Average revenue per user (ARPU) (inclusive of interconnect) increased by $1.55 to $46.34 for the year ended
30 June 2007 on a blended basis. This has been driven by higher postpaid ARPUs experienced on our 3GSM
base compared with the decreases in 2GSM and CDMA technologies with the $20 per month ARPU premium
maintained. Data usage under the 3GSM network has been a key driver of this increase.
Wholesale mobile service revenue increased by 41.7% to $51 million due to growth in the Wholesale GSM
resale product and GSM postpaid due to new contracts acquired.

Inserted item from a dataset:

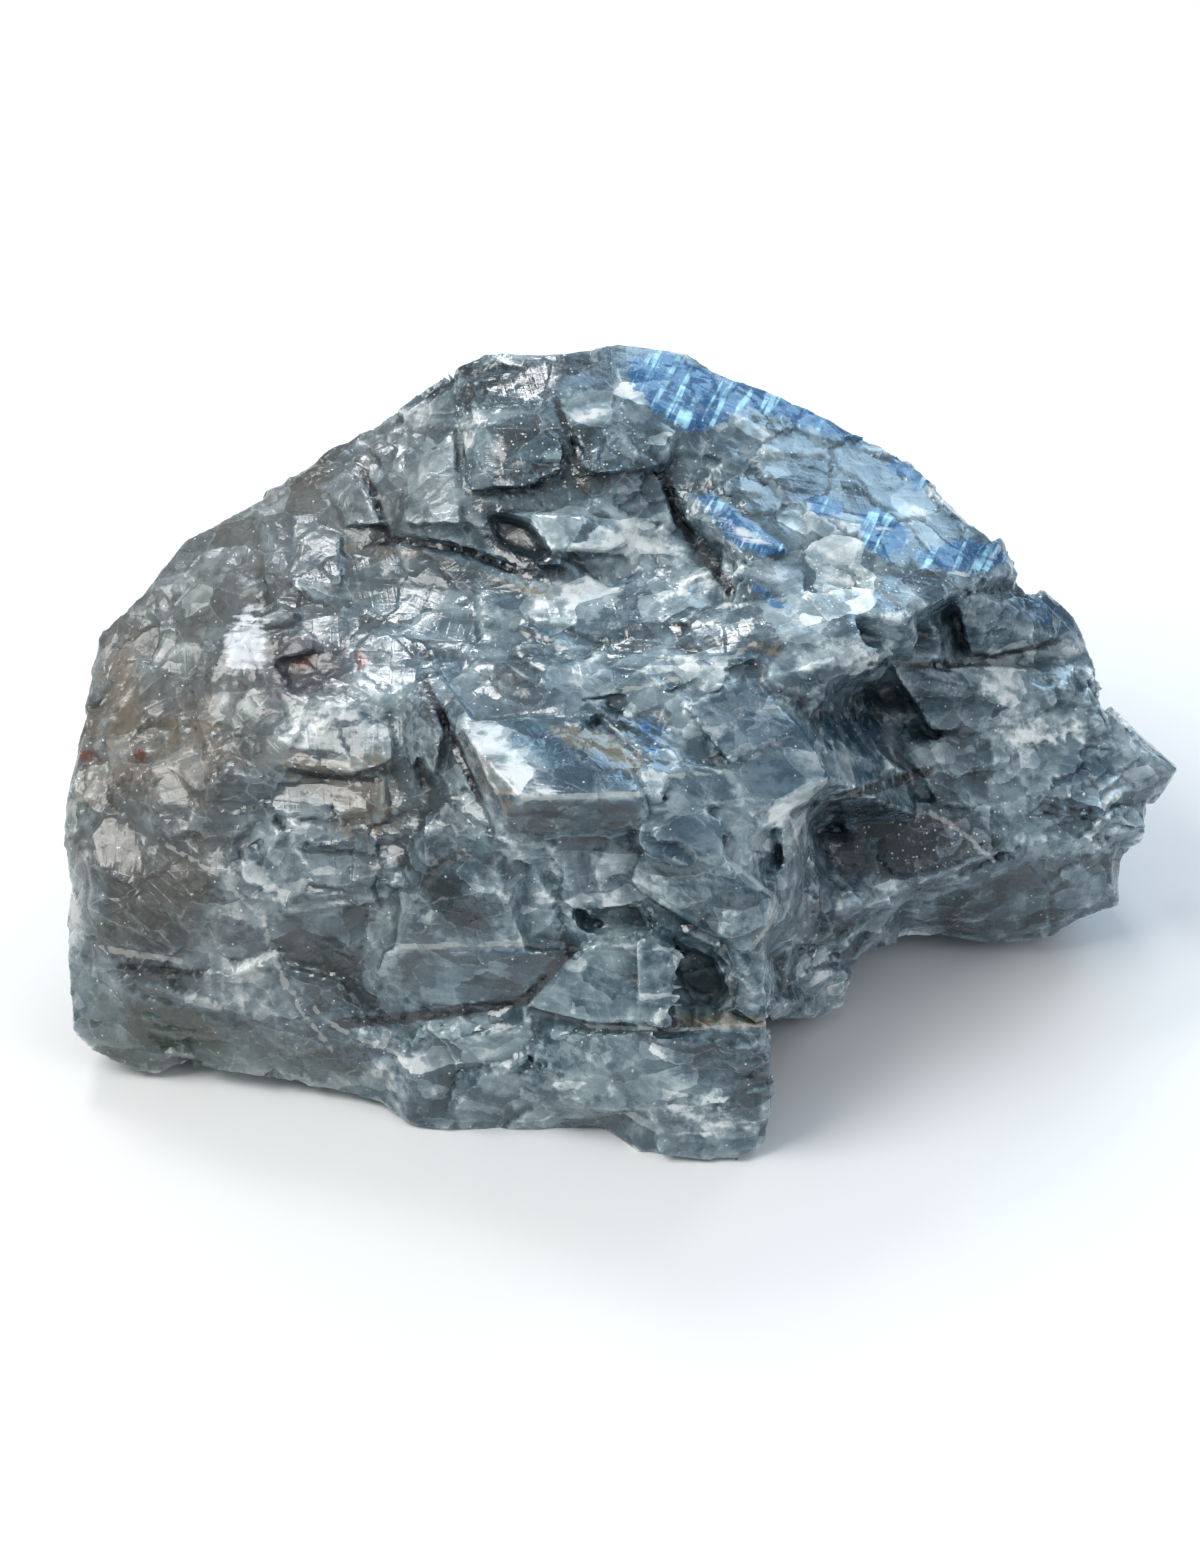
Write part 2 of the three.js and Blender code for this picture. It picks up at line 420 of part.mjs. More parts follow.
// The block of a grain's cleavage with the given edge lengths, its middle at the origin
function rhomb(edges, lengths) {
  const corners = [];
  for (let i = 0; i < 8; i++) {
    const corner = new THREE.Vector3();
    edges.forEach((edge, k) => {
      const isFarEnd = (i >> k) & 1;
      corner.addScaledVector(edge, isFarEnd ? lengths[k] / 2 : -lengths[k] / 2);
    });
    corners.push(corner);
  }
  return corners;
}

const SHAPE = [1.4, 0.8, 1]; // shares of a block's size along its three edges
const CHIP_SHARE = 0.45; // of the scattered blocks, those that have broken away

// Cleavage blocks scattered over some faces of the skin: most stand out of it by a height within `proud`,
// and the others are places where a block of that height has broken away.
function scatter(random, triangles, { count, proud, size }) {
  const within = ([low, high], share) => low + (high - low) * share;
  const total = triangles.reduce((sum, triangle) => sum + triangle.getArea(), 0);
  return Array.from({ length: count }, (_, index) => {
    let left = ((index + random()) / count) * total;
    const isHere = (triangle) => (left -= triangle.getArea()) <= 0;
    const face = triangles.find(isHere) ?? triangles[triangles.length - 1];
    const normal = face.getNormal(new THREE.Vector3());
    const [p, q] = [random(), random()].sort((a, b) => a - b);
    const at = new THREE.Vector3()
      .addScaledVector(face.a, p)
      .addScaledVector(face.b, q - p)
      .addScaledVector(face.c, 1 - q);
    const distance = ({ middle }) => middle.distanceTo(at);
    const nearest = GRAINS.reduce((best, other) => (distance(other) < distance(best) ? other : best));
    const corners = rhomb(nearest.edges, SHAPE.map((share) => share * within(size, random() ** 2)));
    const reach = Math.max(...corners.map((corner) => corner.dot(normal)));
    const isChip = random() < CHIP_SHARE;
    const height = within(proud, random());
    at.addScaledVector(normal, isChip ? reach - height : height - reach);
    return { isChip, corners: corners.map((corner) => corner.add(at)) };
  });
}

// The scattered blocks of both sides. On the shown side blocks end at the outline, and no chip reaches it.
// On the hidden side those that would be seen, or would reach the table, are left out.
function cleavageBlocks() {
  const random = seededNumbers(WEATHER_SEED);
  const faces = skinGeometry.toNonIndexed().getAttribute("position");
  const triangles = [];
  for (let i = 0; i < faces.count; i += 3) {
    const corners = [0, 1, 2].map((k) => new THREE.Vector3().fromBufferAttribute(faces, i + k));
    triangles.push(new THREE.Triangle(...corners));
  }
  const isOnTable = (triangle) => triangle.getNormal(new THREE.Vector3()).z < -0.9;
  const shownSide = triangles.slice(0, shownFaces.length);
  const hiddenSide = triangles.slice(shownFaces.length).filter((triangle) => !isOnTable(triangle));
  const isWithin = (corner) => inside(OUTLINE, ...onPicturePlane(corner));
  const isBehind = (corner) => {
    const onShownSide = onSkin([...onPicturePlane(corner), 0]);
    return eye.distanceTo(onShownSide) < eye.distanceTo(corner);
  };
  const isCovered = (corner) => corner.z > 0 && isWithin(corner) && isBehind(corner);
  const cone = outlineCone();
  const shown = scatter(random, shownSide, SHOWN_BLOCKS)
    .filter(({ isChip, corners }) => !isChip || corners.every(isWithin))
    .map(({ isChip, corners }) => {
      const whole = hull(corners);
      return { isChip, shape: isChip ? whole : whole.intersect(cone) };
    });
  const hidden = scatter(random, hiddenSide, HIDDEN_BLOCKS)
    .filter(({ corners }) => corners.every(isCovered))
    .map(({ isChip, corners }) => ({ isChip, shape: hull(corners) }));
  return [...shown, ...hidden];
}

function geometryOf(manifold) {
  const mesh = manifold.getMesh();
  const position = new Float32Array(mesh.numVert * 3);
  for (let i = 0; i < mesh.numVert; i++) {
    position.set(mesh.vertProperties.subarray(i * mesh.numProp, i * mesh.numProp + 3), i * 3);
  }
  return new THREE.BufferGeometry()
    .setAttribute("position", new THREE.BufferAttribute(position, 3))
    .setIndex(new THREE.BufferAttribute(new Uint32Array(mesh.triVerts), 1));
}

// The stone lies on its base: what reaches below the table is cut away
function aboveTable(stone) {
  const reach = 200;
  return stone.intersect(solid(new THREE.BoxGeometry(reach, reach, reach).translate(0, 0, reach / 2)));
}

function calciteRough() {
  const skinSolid = solid(skinGeometry);
  const weathered = cleavageBlocks().reduce(
    (stone, { isChip, shape }) => (isChip ? stone.subtract(shape) : stone.add(shape)),
    skinSolid,
  );
  const grown = Object.values(BLOCKS).reduce((stone, corners) => stone.add(block(corners)), weathered);
  const openings = [
    ...CRACKS.flatMap(({ path, width, depth }) => crack(path, width, depth)),
    ...HOLLOWS.map(({ outline, depth }) => hollow(outline, depth)),
  ];
  const stone = openings.reduce((left, opening) => left.subtract(opening), grown);
  const pieces = aboveTable(stone).decompose();
  return pieces.reduce((largest, piece) => (piece.volume() > largest.volume() ? piece : largest));
}

const geometry = geometryOf(calciteRough()).toNonIndexed();
geometry.computeBoundingBox();
geometry.computeVertexNormals();
const { min, max } = geometry.boundingBox;

const calcite = new THREE.MeshStandardMaterial({ color: 0x6d7b87, roughness: 0.38, metalness: 0 });
const mesh = new THREE.Mesh(geometry, calcite);
mesh.name = "calcite_rough";
// The origin is at the middle of the stone's box, on the table
mesh.position.set(-(min.x + max.x) / 2, -(min.y + max.y) / 2, -min.z);
const group = new THREE.Group();
group.add(mesh);
export default group;
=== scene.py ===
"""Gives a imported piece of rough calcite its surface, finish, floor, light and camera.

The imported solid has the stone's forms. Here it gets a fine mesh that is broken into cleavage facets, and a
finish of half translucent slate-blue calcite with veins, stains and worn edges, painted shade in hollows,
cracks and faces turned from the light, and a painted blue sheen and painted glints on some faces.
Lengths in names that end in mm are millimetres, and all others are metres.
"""

import logging
import math
from dataclasses import dataclass, field
from enum import Enum

import bmesh
import bpy
import numpy as np
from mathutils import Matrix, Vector
from mathutils.kdtree import KDTree


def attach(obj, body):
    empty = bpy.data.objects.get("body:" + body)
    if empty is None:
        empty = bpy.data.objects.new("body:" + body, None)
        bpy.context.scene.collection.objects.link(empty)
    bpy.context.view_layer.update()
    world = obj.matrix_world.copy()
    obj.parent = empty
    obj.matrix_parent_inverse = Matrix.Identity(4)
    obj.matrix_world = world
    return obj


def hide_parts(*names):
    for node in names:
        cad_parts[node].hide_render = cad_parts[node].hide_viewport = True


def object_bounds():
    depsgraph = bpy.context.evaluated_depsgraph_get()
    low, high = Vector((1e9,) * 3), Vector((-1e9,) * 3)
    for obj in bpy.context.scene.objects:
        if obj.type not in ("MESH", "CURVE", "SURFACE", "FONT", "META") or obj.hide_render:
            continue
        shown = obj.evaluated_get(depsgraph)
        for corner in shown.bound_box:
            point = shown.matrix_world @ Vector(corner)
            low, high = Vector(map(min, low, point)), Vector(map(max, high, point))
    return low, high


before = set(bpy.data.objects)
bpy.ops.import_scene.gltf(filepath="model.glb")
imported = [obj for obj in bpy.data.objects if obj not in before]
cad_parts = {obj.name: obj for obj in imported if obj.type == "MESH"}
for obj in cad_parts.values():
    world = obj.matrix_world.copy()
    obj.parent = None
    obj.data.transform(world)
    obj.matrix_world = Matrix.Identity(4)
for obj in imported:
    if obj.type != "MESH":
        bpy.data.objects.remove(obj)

CAD_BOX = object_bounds()
STONE_NODE = "calcite_rough"
MM = 0.001
# The angle between the edges of calcite's cleavage rhomb
RHOMB_DEG = 101.92

log = logging.getLogger("calcite")


def linear(hex_colour: str) -> tuple[float, float, float, float]:
    """Turns an sRGB colour into the linear values that a shader takes.

    Args:
        hex_colour: six hexadecimal digits, such as "5a6873".

    Returns:
        Red, green, blue and an alpha of 1.
    """
    channels = [int(hex_colour[i : i + 2], 16) / 255 for i in (0, 2, 4)]
    red, green, blue = (c / 12.92 if c <= 0.04045 else ((c + 0.055) / 1.055) ** 2.4 for c in channels)
    return red, green, blue, 1.0


def scramble(*keys: np.ndarray) -> np.ndarray:
    """Gives each row of whole-number keys its own number, the same on every run.

    Args:
        keys: arrays of whole numbers, all of one shape.

    Returns:
        Numbers from 0 to 1, in that shape.
    """
    mixed = np.zeros(np.shape(keys[0]), np.uint64)
    for key in keys:
        mixed = (mixed ^ np.asarray(key).astype(np.int64).astype(np.uint64)) * np.uint64(0x9E3779B97F4A7C15)
        mixed ^= mixed >> np.uint64(29)
    return (mixed >> np.uint64(40)).astype(float) / 2**24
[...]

Mobiles interconnection revenue has declined 4.8% to $593 million. The main product driving this is mobiles
terminating revenue which has been impacted by a retrospective regulatory pricing adjustment totalling
$97 million made to the mobiles terminating access (MTA) rate. The rate has dropped from 15 cents per call
minute in fiscal 2006 to 12 cents per call minute in fiscal 2007. The decline was despite a 12.0% increase in
termination volumes resulting from growth across the entire market. GSM wholesale domestic roaming
grew by $47 million as Hutchison 3G Australia customers use Telstras GSM network services when outside
their service area. A $9 million drop in CDMA roaming is due to migration of Hutchison's CDMA customers to
3GSM. SMS interconnect has grown by $29 million due to an increase in traffic resulting from growth in
mobile SIOs as well as a continued increase in the popularity of text messaging as a cheaper alternative to
mobile voice calling.
Revenue from handset sales increased by 53.7% to $718 million primarily due to growth in the number of
3GSM mobile handsets sold. This growth is attributed to the launch and popularity of the Next G network
along with higher priced 3GSM handsets due to their advanced functional capabilities. The move away from
CDMA and 2GSM to higher priced 3GSM handsets has also had the effect of increasing the average revenue
of handsets sold.
The deactivation rate has decreased during the year by 3.0% due to a decrease in prepaid mobile
deactivations by 6.9% as a result of the introduction of a new billing system, which has allowed us to provide
better offerings to customers. This rate has also been impacted by the prepaid SIOs which were unable to be
deactivated for the period due to system limitations as mentioned above. This was offset by postpaid
deactivations that increased by 0.3% due to a clean up of our customer base.